在網絡文學寫手的生存境遇方面,一些學者用“文學打工仔”的修辭對其進行描述:“他們通常要靠常人難以想象的‘體力勞動才能打拼出一條發財致富的‘血路,他們始終處于整條產業鏈底端,其身份也往往得不到認可。”(曾照智 等,2014)為了最大限度地維持讀者的關注,滿足平臺對于內容產出的要求,他們常常因長時間的勞動而遭受著一系列健康問題。在這種情況下,大部分寫手也只能通過不穩定的讀者訂閱量獲取非常有限的收入。除此之外,他們常常要放棄一部分的作品版權及相關的衍生權益(Zhao, 2017)。
三、 研究方法與樣本來源
本研究采用了質化和量化相結合的方法。具體而言,首先,在2018年9月到2019年3月期間,筆者以讀者的身份注冊了起點中文網、飛盧小說網等各大網絡文學平臺,以及中國最大的網絡文學寫手交流論壇“龍的天空”,通過參與式觀察的方式,以期了解網絡文學簽約寫手的日常工作狀態。其次,筆者通過滾雪球的方式,認識了8名簽約網絡寫手并將他們作為訪談對象,通過半結構式的深度訪談,進一步探究其對外部環境的認知與應對策略。
最后,筆者在“龍的天空”論壇上進行問卷發放,為了盡可能控制樣本的異質性,筆者分別在不同時段和不同板塊上進行問卷的發布,并以300論壇幣(折合人民幣3元)作為回報。此次問卷發放共收回486份問卷,其中有效問卷447份。
四、 研究結果:網文簽約寫手的勞動境遇
1. 雇傭彈性化:勞動風險的感知與應對
隨著全球產業結構的調整與激烈競爭、信息通信技術的發展與全面普及、消費市場日益多元的動態變化,政府對勞動力市場的管制趨于放松,“彈性雇傭制度”成為新經濟企業與勞動者之間發生聯結的方式。企業通過簽訂短期或者臨時性的勞動合同以提高生產的邊際利潤。本文所言的“簽約”正是在這一宏觀的組織轉型之下,互聯網企業與數字勞動者所簽訂的“臨時協議”,而并非正式的勞動合同。

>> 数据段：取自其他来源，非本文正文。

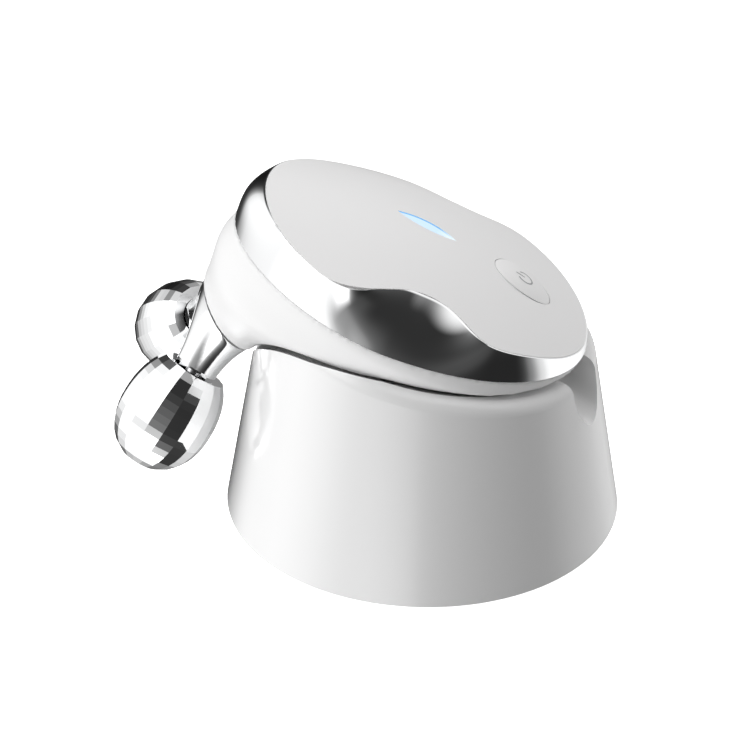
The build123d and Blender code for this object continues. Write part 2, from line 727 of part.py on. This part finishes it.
# ================================================================ all the parts
SINGLE = (
    stand_shell, stand_base_plate, stand_ballast, stand_charging_board, stand_charging_inlet,
    stand_base_screws, stand_coil, stand_ferrite, top_cover, chrome_band, rear_shell, inner_frame,
    main_board, battery, battery_tray, case_screws, handset_coil, handset_ferrite, indicator_led,
    indicator_lens, power_switch, power_button, neck_bush, neck_washer, neck_spring, fork, neck_clip,
)
PAIRED = (axle, axle_clip, roller, roller_bushes, roller_plug)

if __name__ == "__main__":
    os.makedirs("parts", exist_ok=True)
    parts = {make.__name__: make() for make in SINGLE}
    parts["stand_foot_pad"] = cylinder(Plane.XY, 0, 0, 0, PAD_T, PAD_R)
    for make in PAIRED:
        for name, side in (("left", -1), ("right", 1)):
            parts[f"{make.__name__}_{name}"] = make(side)
    for name, shape in parts.items():
        export_step(shape, f"parts/{name}.step")
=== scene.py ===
import math

import bmesh
import bpy
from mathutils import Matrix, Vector


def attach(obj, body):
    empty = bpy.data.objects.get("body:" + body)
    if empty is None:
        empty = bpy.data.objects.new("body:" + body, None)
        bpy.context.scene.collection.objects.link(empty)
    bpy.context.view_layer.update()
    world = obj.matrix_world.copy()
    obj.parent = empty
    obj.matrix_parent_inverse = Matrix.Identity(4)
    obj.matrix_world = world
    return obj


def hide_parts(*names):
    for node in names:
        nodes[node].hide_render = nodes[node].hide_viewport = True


# A facial toning device on its charging stand: materials for the CAD pieces,
# smooth skins for the rear shell and the polished band, the printed power symbol,
# the camera and the studio light.  Lengths are millimetres times MM.

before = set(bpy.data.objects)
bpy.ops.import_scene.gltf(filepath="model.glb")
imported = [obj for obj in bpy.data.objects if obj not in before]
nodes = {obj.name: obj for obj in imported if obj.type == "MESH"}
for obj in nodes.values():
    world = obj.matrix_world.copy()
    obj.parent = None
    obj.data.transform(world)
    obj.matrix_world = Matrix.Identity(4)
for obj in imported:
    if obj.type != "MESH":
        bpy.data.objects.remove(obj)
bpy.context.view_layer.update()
MM = 0.001

# ---------------------------------------------------------------- camera
CAMERA_AT = (37.72, -277.62, 181.23)
CAMERA_AIM = (-10.89, -1.92, 30.62)
LENS = 67.2

camera_data = bpy.data.cameras.new("camera")
camera_data.lens = LENS
camera_data.sensor_width = 36.0
camera_data.clip_start = 0.01
camera = bpy.data.objects.new("camera", camera_data)
bpy.context.scene.collection.objects.link(camera)
camera.location = Vector(CAMERA_AT) * MM
look = (Vector(CAMERA_AIM) - Vector(CAMERA_AT)) * MM
camera.rotation_euler = look.to_track_quat("-Z", "Y").to_euler()
bpy.context.scene.camera = camera


# ---------------------------------------------------------------- node helpers
def fill(node, values):
    """Set a node's inputs from a table of socket names and values."""
    for socket, value in values.items():
        node.inputs[socket].default_value = value


def feed(tree, value, socket):
    """Link another node's output to a socket, or set the socket to a value."""
    if isinstance(value, bpy.types.NodeSocket):
        tree.links.new(value, socket)
    else:
        socket.default_value = value


def noise(tree, scale, detail):
    coord = tree.nodes.new("ShaderNodeTexCoord")
    texture = tree.nodes.new("ShaderNodeTexNoise")
    fill(texture, {"Scale": scale, "Detail": detail})
    feed(tree, coord.outputs["Object"], texture.inputs["Vector"])
    return texture.outputs["Fac"]


def ramp(tree, value, low, high, to_low=0.0, to_high=1.0, smooth=False):
    node = tree.nodes.new("ShaderNodeMapRange")
    if smooth:
        node.interpolation_type = "SMOOTHSTEP"
    fill(node, {"From Min": low, "From Max": high, "To Min": to_low, "To Max": to_high})
    feed(tree, value, node.inputs["Value"])
    return node.outputs["Result"]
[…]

在這一語境下,簽約寫手與平臺方松散綁定,雇傭關系和勞動收益都呈現出彈性化的趨勢。問卷調查結果顯示,49 %的簽約寫手為非全職寫手,網文創作是一項額外的收入來源;51%的簽約寫手為全職寫手,他們同時或曾經向多家網絡文學平臺供應內容,也有部分寫手曾通過第三方機構(如網文工作室)進行中介化的內容生產。在個人訴求和勞動回報的權衡之中,寫手們往往展現出較為短期的組織承諾和頻繁的職業流動的特性。

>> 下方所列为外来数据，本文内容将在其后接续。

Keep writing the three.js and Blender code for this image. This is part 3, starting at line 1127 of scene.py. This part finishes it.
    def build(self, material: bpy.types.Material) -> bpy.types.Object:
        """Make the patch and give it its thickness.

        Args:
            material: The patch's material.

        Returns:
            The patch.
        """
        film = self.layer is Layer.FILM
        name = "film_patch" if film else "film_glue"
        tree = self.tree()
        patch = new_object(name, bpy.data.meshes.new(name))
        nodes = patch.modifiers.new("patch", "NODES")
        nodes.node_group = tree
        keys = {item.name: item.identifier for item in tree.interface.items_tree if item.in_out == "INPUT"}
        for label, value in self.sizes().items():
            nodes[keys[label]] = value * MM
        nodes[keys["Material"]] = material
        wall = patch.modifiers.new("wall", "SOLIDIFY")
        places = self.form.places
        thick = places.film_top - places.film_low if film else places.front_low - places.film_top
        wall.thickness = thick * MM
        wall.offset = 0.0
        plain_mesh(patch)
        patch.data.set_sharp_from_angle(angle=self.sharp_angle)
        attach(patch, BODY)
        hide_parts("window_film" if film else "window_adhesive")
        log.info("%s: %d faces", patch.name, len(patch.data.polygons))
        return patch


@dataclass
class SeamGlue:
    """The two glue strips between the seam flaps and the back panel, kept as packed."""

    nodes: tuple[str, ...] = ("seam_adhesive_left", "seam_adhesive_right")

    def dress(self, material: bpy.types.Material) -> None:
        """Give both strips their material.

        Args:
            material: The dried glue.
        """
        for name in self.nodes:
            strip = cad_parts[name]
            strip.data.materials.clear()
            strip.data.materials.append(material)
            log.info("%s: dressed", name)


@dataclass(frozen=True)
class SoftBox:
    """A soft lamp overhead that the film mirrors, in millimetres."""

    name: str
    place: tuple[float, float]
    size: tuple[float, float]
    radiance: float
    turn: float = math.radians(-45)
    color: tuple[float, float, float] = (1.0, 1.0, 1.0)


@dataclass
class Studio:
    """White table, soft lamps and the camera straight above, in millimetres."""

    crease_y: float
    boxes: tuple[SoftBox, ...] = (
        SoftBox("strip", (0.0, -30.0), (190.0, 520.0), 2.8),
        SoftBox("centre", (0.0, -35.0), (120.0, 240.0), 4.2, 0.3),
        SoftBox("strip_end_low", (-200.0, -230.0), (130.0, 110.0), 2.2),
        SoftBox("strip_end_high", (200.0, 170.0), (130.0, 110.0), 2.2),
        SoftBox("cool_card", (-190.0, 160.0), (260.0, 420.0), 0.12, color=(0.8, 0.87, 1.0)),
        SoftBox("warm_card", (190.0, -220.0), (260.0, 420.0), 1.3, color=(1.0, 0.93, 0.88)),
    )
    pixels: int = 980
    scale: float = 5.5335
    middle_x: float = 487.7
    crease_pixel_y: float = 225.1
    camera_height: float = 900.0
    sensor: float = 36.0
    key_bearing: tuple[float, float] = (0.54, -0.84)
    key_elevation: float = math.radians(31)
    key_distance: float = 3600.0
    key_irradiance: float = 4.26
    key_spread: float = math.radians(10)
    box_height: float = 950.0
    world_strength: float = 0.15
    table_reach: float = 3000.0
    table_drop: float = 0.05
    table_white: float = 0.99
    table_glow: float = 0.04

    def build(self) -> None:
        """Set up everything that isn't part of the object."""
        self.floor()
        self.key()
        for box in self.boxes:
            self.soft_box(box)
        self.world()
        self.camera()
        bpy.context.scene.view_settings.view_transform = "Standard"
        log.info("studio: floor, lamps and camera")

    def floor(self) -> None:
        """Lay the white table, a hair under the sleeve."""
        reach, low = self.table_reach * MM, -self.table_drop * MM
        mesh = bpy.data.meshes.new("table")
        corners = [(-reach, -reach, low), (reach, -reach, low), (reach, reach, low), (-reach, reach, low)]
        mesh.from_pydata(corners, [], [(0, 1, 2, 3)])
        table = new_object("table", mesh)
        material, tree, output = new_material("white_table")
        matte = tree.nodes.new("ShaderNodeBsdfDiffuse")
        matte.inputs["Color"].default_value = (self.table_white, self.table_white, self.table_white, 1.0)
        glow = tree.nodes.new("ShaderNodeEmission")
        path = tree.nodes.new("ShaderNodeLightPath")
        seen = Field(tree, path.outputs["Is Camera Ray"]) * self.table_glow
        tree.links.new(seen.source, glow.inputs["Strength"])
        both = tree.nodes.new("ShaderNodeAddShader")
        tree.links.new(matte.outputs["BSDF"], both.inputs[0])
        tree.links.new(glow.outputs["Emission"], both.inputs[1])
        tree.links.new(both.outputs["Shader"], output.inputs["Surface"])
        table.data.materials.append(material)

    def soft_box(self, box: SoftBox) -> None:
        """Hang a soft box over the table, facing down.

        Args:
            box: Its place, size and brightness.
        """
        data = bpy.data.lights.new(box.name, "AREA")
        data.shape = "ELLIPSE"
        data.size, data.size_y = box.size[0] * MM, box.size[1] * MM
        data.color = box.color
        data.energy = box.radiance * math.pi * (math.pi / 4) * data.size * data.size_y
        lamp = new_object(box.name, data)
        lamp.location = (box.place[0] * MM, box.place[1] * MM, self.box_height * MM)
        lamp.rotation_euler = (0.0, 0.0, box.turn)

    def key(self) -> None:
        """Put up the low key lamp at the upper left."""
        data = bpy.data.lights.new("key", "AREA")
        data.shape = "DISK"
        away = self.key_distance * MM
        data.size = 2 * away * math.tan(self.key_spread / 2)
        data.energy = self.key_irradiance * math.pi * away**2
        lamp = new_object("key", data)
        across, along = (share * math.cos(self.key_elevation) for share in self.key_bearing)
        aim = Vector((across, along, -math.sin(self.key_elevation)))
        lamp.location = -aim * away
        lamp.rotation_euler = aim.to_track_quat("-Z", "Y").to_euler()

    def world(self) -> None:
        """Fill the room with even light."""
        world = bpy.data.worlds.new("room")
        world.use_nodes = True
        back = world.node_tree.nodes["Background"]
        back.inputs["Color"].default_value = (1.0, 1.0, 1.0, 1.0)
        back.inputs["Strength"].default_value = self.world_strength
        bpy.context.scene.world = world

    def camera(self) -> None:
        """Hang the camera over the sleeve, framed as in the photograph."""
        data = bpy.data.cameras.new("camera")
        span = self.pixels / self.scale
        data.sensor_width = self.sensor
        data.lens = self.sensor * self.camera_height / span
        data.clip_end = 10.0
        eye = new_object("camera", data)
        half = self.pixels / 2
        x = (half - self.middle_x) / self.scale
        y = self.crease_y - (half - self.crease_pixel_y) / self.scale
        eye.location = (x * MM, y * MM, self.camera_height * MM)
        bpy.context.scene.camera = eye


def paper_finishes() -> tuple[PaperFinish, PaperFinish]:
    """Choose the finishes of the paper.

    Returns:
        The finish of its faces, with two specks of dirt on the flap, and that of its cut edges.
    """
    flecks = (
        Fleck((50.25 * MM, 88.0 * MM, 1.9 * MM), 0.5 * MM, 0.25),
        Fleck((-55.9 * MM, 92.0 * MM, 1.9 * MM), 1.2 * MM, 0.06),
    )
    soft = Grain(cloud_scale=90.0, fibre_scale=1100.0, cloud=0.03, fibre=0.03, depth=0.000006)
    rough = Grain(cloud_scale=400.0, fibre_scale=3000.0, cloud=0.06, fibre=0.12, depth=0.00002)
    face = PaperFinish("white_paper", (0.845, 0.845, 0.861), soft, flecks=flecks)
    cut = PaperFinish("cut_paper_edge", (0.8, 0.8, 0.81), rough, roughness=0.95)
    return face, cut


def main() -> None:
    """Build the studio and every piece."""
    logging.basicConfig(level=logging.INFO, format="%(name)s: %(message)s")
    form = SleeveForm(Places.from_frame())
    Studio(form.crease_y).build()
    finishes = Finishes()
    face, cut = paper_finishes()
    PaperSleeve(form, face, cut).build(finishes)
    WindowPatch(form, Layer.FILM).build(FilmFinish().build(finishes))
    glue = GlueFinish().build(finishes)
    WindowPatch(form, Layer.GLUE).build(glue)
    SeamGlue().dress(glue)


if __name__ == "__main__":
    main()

雇傭彈性化所帶來的自主權既凸顯了勞動主體性,同時又牽制著勞動者個體的職業發展。從生產活動的安排來看,網絡文學寫手可以自主決定工作的時間、地點以及進度,更重要的是,他們得以在文學作品中呈現獨特的故事世界,傳達特定的價值觀念,以滿足自由創作和興趣分享的需求。反向觀之,所謂的自主權也意味著要為市場結果全權負責。與典型雇傭制度中的相對固定薪酬不同,網絡文學寫手所獲取的收益也逐漸變得“彈性化”。根據一份寫手所提供的簽約協議,銷售分成的具體規則如下:“每千字文章節內容稿酬為:定價價格/千字×用戶訂閱數×銷售分成比例。” 其中,受訪者的分成比例普遍在40%以下。由此,用戶訂閱數成了寫手稿酬收益的關鍵,也成了最大的不確定因素。